Monday, May 06, 2002

I hope my rather flippant post below regarding Fortuyn wasn't misinterpreted. This is an incredibly unpleasant and disturbing development, both for supporters and detractors of the man. Apparently they have arrested a "white man of Dutch nationality" (whatever that means) but I haven't yet heard of a motive.

Fortuyn's problem, to the extent that I understand it, is not that he is anti-immigration, it is that he is anti-immigrant and anti-anyone who doesn't fit his idea of proper Dutchness. I, myself, am very pro-immigration with respect to this country - in fact, I would argue that increased immigration in the 90s did much to bring the country out of a cultural and economic stagnation. But, it is perfectly valid to be against immigration for whatever reason, even if some of those reasons might spring from ugly racist roots. But, it is not okay to campaign against the enemy within - to consign a portion of your legal population to the margins of society by pitting "us" against "them."
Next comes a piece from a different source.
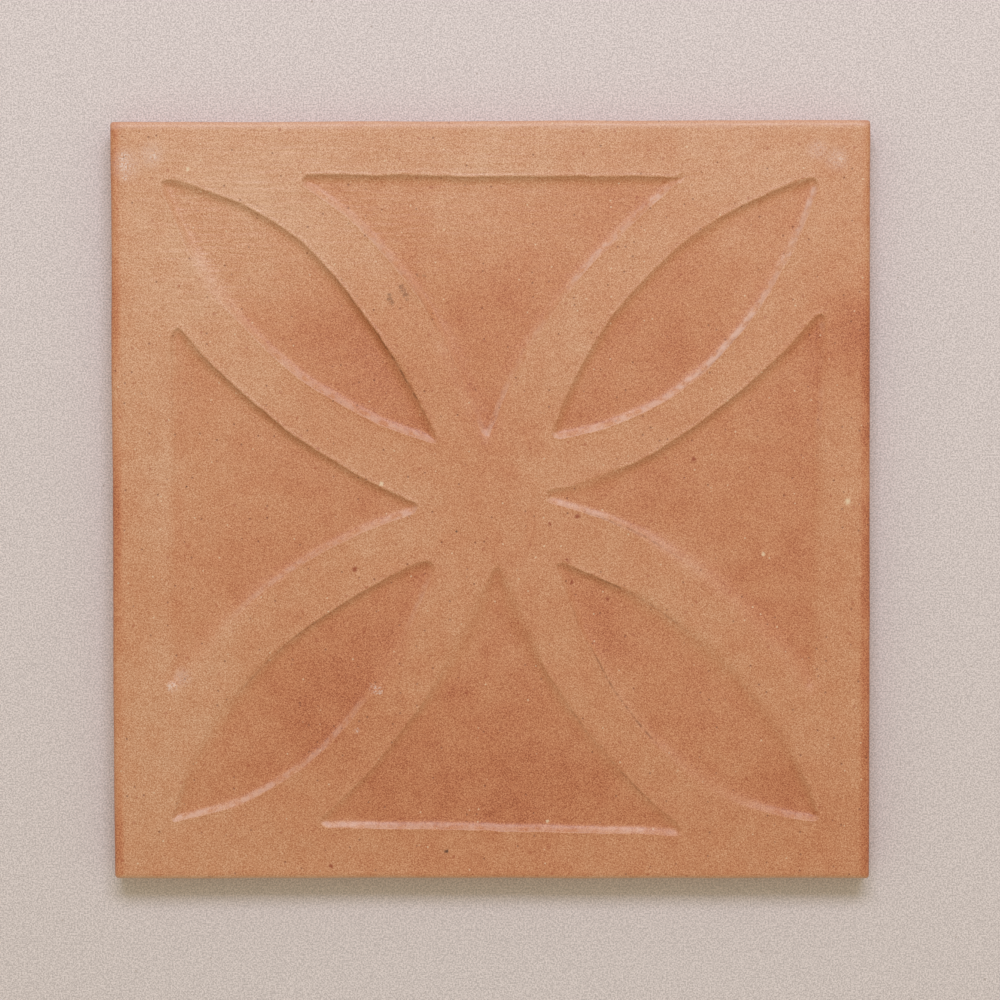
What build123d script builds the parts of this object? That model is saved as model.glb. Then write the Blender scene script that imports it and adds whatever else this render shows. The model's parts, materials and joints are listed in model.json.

On the other hand, some European countries need to come to terms with a very real problem they have. Europeans I know generally try to pretend the issue isn't really there - or that it's simply a conflict between National Front types and immigrants, with the rest of the population simply washing their hands of the problem. In Slate, this passage is revealing:


Strangest of all, the touchy issue of France's large immigrant population, their alleged failure to assimilate, and their supposed responsibility for France's huge crime wave has received relatively few mentions in public. Even the postelection TV coverage on French state television—at least the first few hours of it—included virtually no mention of immigrants or immigration. Strangely, to my American eye, no Arab or black leaders had even been invited into the studio to offer instant comment on the results.



[aside: this of course is no different than our news media's almost complete failure to provide a platform to gay men to discuss/refute claimed links between homosexuality and pedophilia.]

France prides itself on the fact that they collect no race-based statistics of any kind, and though this attitude is somewhat laudable it is also both naive and damaging. There is no data, so there is no problem.

Of course, the fact this is of any concern to me is partially motivated by my annoyance of European smugness about those racist Americans. One friend who came to visit honestly seemed to believe that our entire African-American population was living in walled-off ghettos without indoor plumbing, and was genuinely shocked to discover that this was not the case.